Dad Died When I was 12
by Anne P
On August 3, 2010, I lost my best friend. The man I looked up to, admired, and loved dearly. My dad had a light that was a gift to be around. Everyone that knew my dad knew of his unconditional love and his compassion for other people's circumstances, character, and life.
My dad was the person I would ask all my questions to. I would sit in the backseat of his car and ask him questions about stocks, gas, politics, and anything else on my mind. (Keep in mind I was an advanced kid.) He always always always had the answer to any question I had. I loved that. I would call him almost everyday after I got home from school and even if he was on the line with the Queen of England, he would answer my phone call. I was a priority and I felt loved by him. No one has treated me quite like my dad did.
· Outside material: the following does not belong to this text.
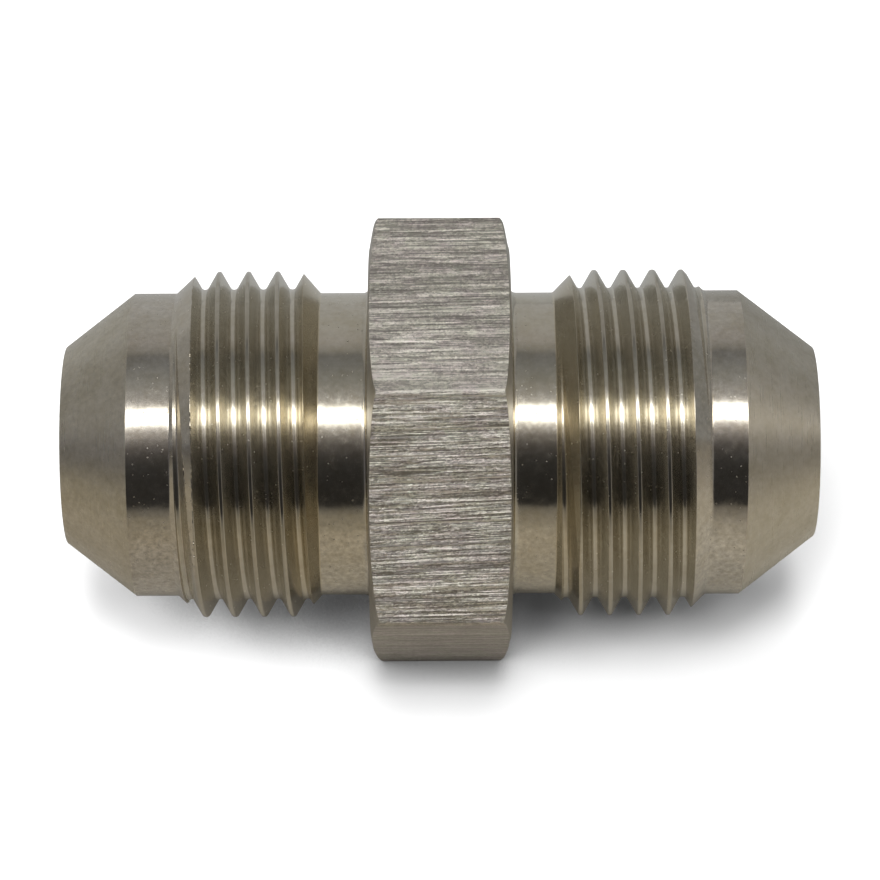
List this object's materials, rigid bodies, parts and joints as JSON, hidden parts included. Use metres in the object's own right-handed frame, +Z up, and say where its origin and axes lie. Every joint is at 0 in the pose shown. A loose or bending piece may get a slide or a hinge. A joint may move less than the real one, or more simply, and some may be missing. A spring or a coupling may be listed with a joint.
{
  "type": "union adapter",
  "caption": "Double-ended male union: a 37 degree flare cone and a straight thread at each end, a wrench hexagon in the middle and a bore straight through.",
  "frame": {"origin": "centre of the bounding box: on the bore axis, midway between the two nose faces", "axes": "+X along the bore axis, +Z up with the part lying on one flat of its hexagon, +Y along the hexagon's wide diagonal"},
  "size_m": [0.0406, 0.0254, 0.0222],
  "materials": {
    "plated_metal": "nickel-toned plating: bright turned faces, satin cones, streaked drawn flats"
  },
  "bodies": {
    "root": {"union_body": "plated_metal"}
  },
  "joints": []
}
He was diagnosed with complex glomerulosclerosis (kidney disease) when he was 21. At the point of diagnosis, they knew everything would be okay for many years as long as he ate right and exercised as he did daily. He was a runner and very careful with what he ate. He was in mint condition (minus the kidneys). Everything was well until 2006 when both of his kidneys began to fail. Both kidneys were running on 8% and the future did not look promising. My uncle was a perfect match to give a transplant, so he did. The transplant went amazing and everything was doing so well. My uncle is still doing well today with one kidney.
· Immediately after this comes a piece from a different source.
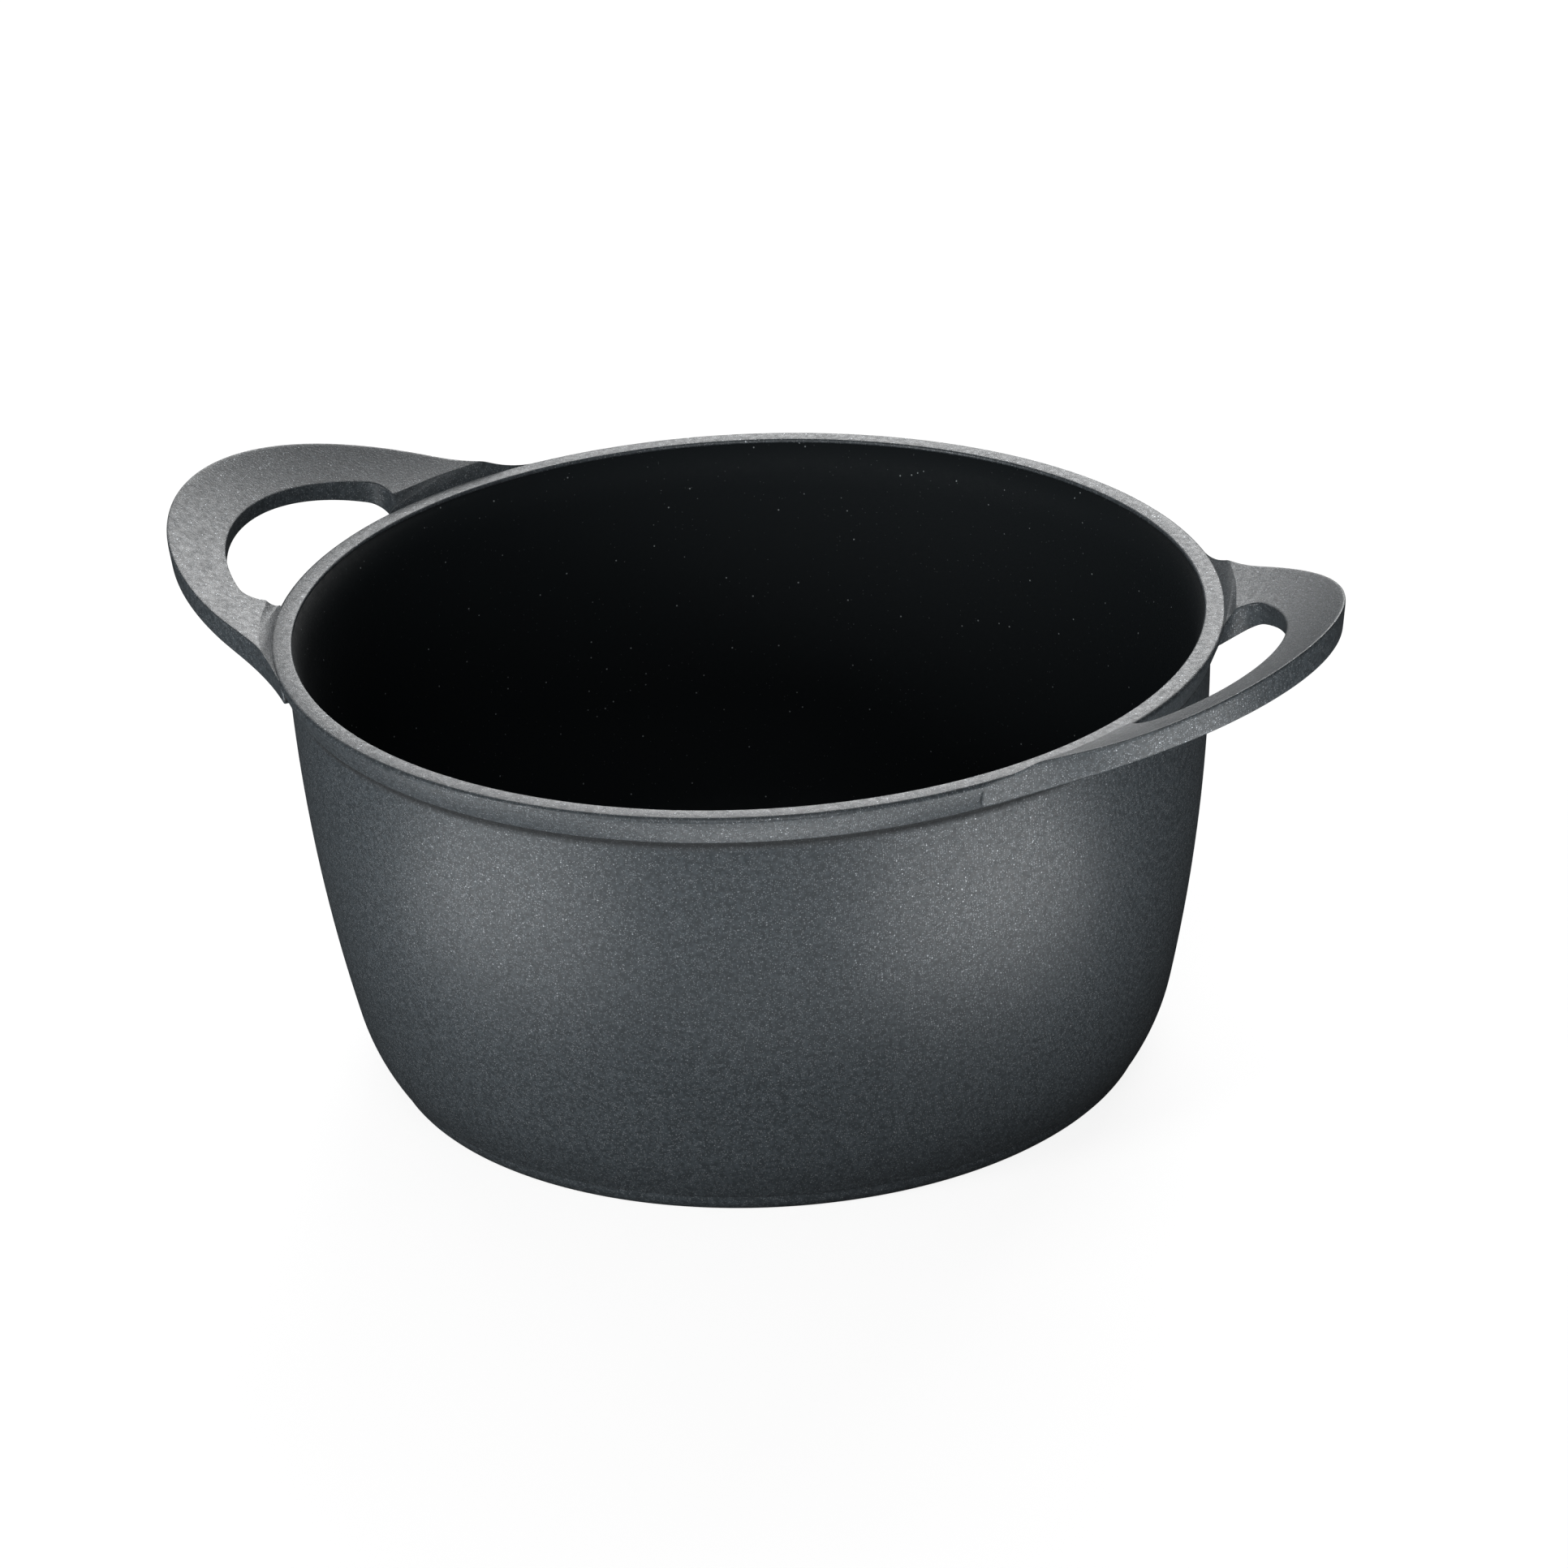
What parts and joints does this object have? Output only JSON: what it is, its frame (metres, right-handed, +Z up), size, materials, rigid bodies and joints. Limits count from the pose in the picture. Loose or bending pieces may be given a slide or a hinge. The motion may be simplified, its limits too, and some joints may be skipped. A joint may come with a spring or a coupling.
{
  "type": "dutch oven pot",
  "caption": "Lidless round cast iron dutch oven with rising loop handles, flecked grey enamel outside and black enamel inside.",
  "frame": {"origin": "centre of the flat base, on the table plane", "axes": "+Z up through the mouth of the pot, +X through one handle and -X through the other"},
  "size_m": [0.3112, 0.24, 0.1367],
  "materials": {
    "bare_iron": "ground flat and seasoned on the underside, hidden elsewhere",
    "flecked_enamel": "satin dark blue-grey with fine metallic flecks",
    "black_enamel": "matte black with sparse fine pale specks"
  },
  "bodies": {
    "root": {"pot_casting": "bare_iron", "exterior_enamel": "flecked_enamel", "interior_enamel": "black_enamel"}
  },
  "joints": []
}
For 6 years, my Uncle's kidney gave my dad years that I wouldn't be able to thank him for enough. He lived those 6 years with all his heart and with everything he had.
In December of 2009, my dad was shaving and he saw that there was a small bump on his neck. He thought it was odd, but it was not super alarming. He went about his days in that week like any other and soon realized that this bump was becoming an issue. It grew and grew. He went to the doctor and he found out there was cancer in his lymph nodes. It was caught early on and was not a huge deal. He did chemo and radiation at Emory Hospital. The hospital did pet scans and everything was clear. Everything was gone. Life was stress-free and everything had fallen into place.
Not long after that carefree lifestyle had set in, my dad went into the office for a checkup and the cancer was lit up like a christmas tree. There was cancer everywhere. His lungs, his brain, and anywhere else you could imagine it. They continued chemo ,but his kidney suppressants (that tell his body not to reject the kidney) went against all cancer treatment. The two things that he needed to keep him alive were not working hand in hand.
His sweetness and loving nature never faded with the toxins that were controlling his body. His funeral was so highly populated, the church was full and the dining hall and other chapel had to have a speaker of the service played throughout it so others could be an attendant to this awesome man's legacy.
I could go on and on about the joy my dad brought in my life and the struggle after ,but it is just like every other. I loved having my daddy around and it will hurt like hell when he won't be there to walk me down the aisle, see my grandkids or even be at my graduation (currently 16 years old).
It will be okay for everyone that has lost a parent. I promise you. It sucks for a while ,but the clouds go away and things clear up. This is temporary. Life is full and filled with all the people I love and I cannot wait till I see him again in heaven someday.